» Stated problem
Starting at the line with "Write the build123d" and stopping at the line with "board_side_play = 1.5", repeat each line exactly. Include both and omit the rest.

» Data for the task
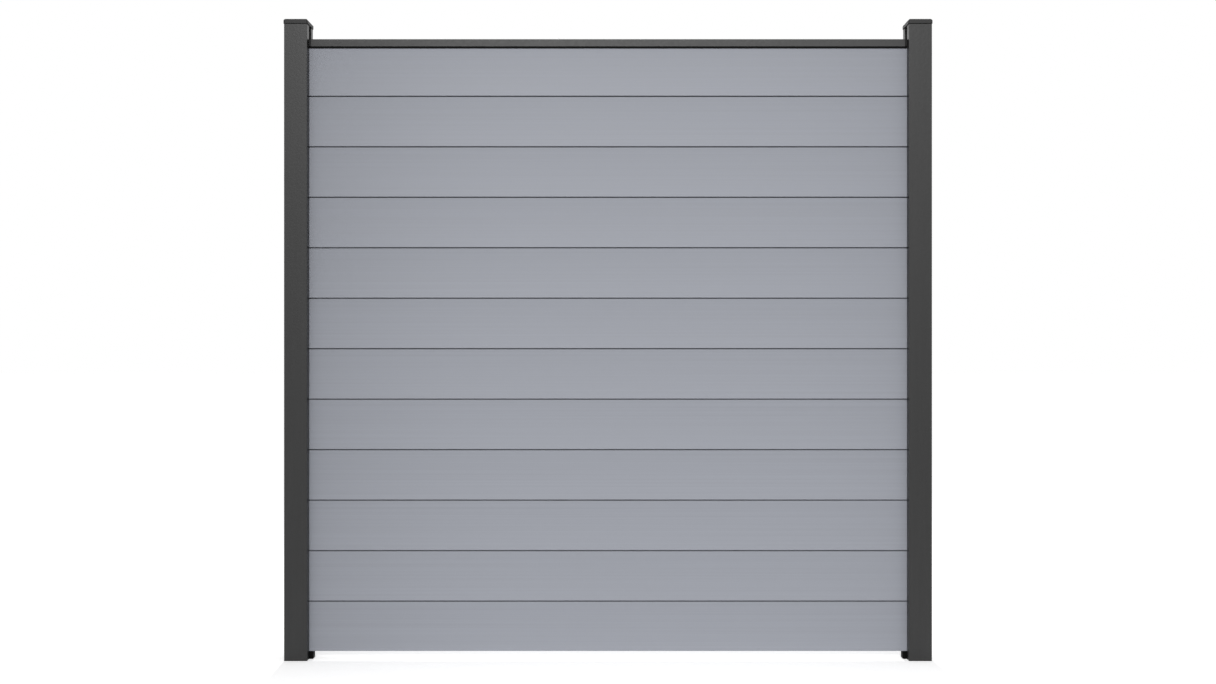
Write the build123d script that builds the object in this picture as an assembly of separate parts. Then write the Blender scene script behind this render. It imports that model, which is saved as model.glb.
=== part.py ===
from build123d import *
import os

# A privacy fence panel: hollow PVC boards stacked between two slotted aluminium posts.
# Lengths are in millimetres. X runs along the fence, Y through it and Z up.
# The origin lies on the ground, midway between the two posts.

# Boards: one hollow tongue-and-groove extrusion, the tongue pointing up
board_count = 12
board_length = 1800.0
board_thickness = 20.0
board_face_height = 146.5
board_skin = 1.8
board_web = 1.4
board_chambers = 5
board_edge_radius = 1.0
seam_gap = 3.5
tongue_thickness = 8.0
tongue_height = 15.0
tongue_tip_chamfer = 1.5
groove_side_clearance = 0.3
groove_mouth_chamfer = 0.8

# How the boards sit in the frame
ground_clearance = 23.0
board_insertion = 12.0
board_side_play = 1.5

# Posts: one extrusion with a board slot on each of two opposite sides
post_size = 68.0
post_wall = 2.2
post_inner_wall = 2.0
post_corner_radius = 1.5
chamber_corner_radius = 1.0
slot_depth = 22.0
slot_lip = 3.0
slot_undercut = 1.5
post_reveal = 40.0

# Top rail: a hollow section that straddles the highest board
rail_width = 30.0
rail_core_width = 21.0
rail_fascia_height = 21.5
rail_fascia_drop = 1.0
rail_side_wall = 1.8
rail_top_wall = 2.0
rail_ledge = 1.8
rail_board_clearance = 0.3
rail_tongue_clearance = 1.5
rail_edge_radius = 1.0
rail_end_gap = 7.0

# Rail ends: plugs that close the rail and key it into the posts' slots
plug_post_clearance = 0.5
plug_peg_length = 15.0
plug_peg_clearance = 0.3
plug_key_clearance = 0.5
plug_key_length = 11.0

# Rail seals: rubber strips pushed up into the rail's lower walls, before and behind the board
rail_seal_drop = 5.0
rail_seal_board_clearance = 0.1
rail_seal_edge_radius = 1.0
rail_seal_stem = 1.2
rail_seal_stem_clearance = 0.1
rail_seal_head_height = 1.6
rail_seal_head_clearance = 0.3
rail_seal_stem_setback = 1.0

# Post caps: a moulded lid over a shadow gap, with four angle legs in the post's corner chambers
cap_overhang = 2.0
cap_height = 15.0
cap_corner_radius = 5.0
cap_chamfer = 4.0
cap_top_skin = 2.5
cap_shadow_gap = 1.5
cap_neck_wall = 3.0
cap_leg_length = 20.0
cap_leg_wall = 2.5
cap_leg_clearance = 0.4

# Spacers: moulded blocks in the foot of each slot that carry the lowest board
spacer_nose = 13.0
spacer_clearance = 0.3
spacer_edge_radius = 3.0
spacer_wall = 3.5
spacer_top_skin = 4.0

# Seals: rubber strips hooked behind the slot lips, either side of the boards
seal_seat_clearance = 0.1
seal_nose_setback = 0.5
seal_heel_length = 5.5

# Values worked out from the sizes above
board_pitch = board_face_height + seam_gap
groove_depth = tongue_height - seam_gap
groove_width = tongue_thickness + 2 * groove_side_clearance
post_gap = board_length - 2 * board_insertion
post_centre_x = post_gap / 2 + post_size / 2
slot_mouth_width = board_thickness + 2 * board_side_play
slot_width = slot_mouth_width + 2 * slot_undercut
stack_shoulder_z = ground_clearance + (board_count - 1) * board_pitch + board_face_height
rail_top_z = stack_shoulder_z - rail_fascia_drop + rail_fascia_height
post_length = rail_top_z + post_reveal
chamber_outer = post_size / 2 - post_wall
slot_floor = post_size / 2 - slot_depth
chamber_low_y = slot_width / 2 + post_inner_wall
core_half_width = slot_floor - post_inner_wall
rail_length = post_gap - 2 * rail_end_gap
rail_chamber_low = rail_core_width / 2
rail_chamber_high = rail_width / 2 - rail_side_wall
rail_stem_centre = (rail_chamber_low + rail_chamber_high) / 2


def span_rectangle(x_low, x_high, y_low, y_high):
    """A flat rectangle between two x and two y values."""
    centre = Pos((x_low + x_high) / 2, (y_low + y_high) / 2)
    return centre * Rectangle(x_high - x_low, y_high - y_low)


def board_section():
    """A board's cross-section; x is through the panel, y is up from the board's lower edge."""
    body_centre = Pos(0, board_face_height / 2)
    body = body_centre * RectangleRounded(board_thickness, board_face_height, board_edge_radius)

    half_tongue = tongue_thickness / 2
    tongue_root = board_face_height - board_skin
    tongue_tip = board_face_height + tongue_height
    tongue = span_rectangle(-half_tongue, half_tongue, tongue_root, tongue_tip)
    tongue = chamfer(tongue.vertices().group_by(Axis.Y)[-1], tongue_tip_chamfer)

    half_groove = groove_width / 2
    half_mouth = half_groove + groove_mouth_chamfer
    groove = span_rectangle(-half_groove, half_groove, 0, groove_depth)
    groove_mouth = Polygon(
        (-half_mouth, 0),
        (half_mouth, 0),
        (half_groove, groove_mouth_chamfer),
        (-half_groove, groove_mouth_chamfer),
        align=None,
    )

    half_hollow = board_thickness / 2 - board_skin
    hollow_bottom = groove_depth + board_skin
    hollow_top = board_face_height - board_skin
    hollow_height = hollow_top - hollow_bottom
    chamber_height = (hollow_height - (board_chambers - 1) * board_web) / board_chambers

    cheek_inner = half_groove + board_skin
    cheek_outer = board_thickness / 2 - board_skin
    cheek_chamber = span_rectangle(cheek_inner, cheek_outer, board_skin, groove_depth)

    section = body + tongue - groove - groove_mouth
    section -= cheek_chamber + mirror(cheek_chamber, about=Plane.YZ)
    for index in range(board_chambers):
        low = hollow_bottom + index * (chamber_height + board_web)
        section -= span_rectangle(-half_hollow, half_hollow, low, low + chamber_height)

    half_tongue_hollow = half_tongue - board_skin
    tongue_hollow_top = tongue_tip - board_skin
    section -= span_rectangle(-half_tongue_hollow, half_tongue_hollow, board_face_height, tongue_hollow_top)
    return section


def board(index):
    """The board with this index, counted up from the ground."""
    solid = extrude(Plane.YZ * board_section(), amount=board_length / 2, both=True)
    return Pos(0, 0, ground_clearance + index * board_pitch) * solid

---

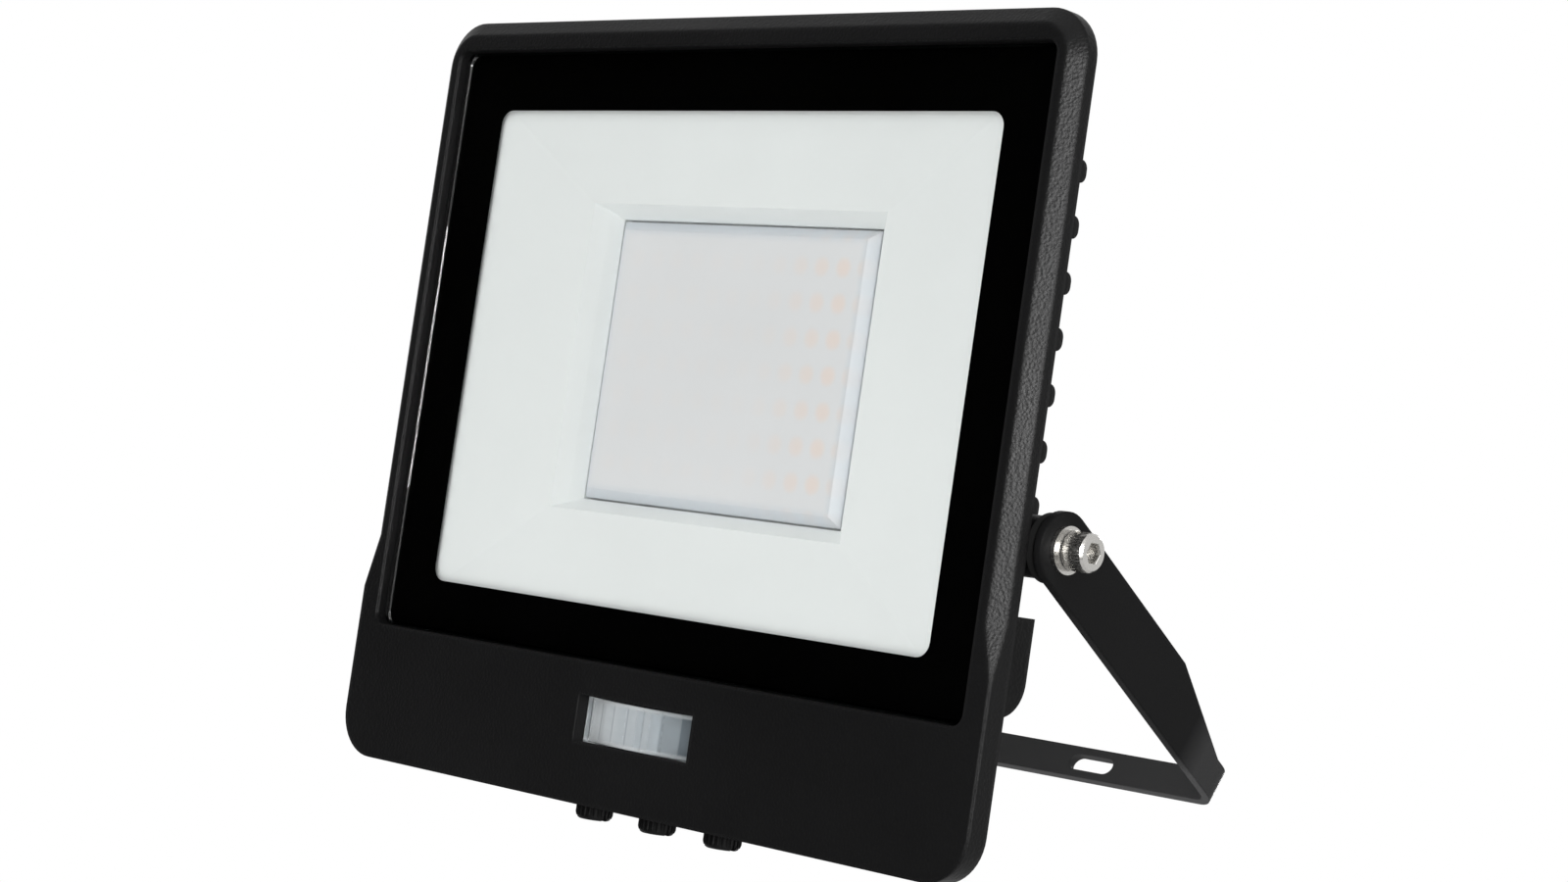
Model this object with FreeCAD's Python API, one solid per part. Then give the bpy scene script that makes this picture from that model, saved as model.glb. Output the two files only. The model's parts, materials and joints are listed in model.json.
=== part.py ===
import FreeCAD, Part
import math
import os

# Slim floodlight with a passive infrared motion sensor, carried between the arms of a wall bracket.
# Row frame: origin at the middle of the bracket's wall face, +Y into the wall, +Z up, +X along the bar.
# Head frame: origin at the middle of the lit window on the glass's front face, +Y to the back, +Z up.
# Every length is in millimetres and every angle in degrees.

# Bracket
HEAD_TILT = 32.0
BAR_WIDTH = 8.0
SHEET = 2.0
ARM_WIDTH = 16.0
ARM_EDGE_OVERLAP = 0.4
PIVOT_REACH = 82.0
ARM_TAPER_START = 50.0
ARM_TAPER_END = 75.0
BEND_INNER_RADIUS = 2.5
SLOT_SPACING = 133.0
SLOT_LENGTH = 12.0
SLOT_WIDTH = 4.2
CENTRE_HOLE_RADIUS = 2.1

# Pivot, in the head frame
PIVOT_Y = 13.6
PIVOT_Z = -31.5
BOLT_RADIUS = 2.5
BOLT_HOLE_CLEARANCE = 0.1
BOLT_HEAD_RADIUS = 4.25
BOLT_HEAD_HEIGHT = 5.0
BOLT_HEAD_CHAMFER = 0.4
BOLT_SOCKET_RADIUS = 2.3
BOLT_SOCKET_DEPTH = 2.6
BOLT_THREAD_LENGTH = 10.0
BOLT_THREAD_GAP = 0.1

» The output
Write the build123d script that builds the object in this picture as an assembly of separate parts. Then write the Blender scene script behind this render. It imports that model, which is saved as model.glb.
=== part.py ===
from build123d import *
import os

# A privacy fence panel: hollow PVC boards stacked between two slotted aluminium posts.
# Lengths are in millimetres. X runs along the fence, Y through it and Z up.
# The origin lies on the ground, midway between the two posts.

# Boards: one hollow tongue-and-groove extrusion, the tongue pointing up
board_count = 12
board_length = 1800.0
board_thickness = 20.0
board_face_height = 146.5
board_skin = 1.8
board_web = 1.4
board_chambers = 5
board_edge_radius = 1.0
seam_gap = 3.5
tongue_thickness = 8.0
tongue_height = 15.0
tongue_tip_chamfer = 1.5
groove_side_clearance = 0.3
groove_mouth_chamfer = 0.8

# How the boards sit in the frame
ground_clearance = 23.0
board_insertion = 12.0
board_side_play = 1.5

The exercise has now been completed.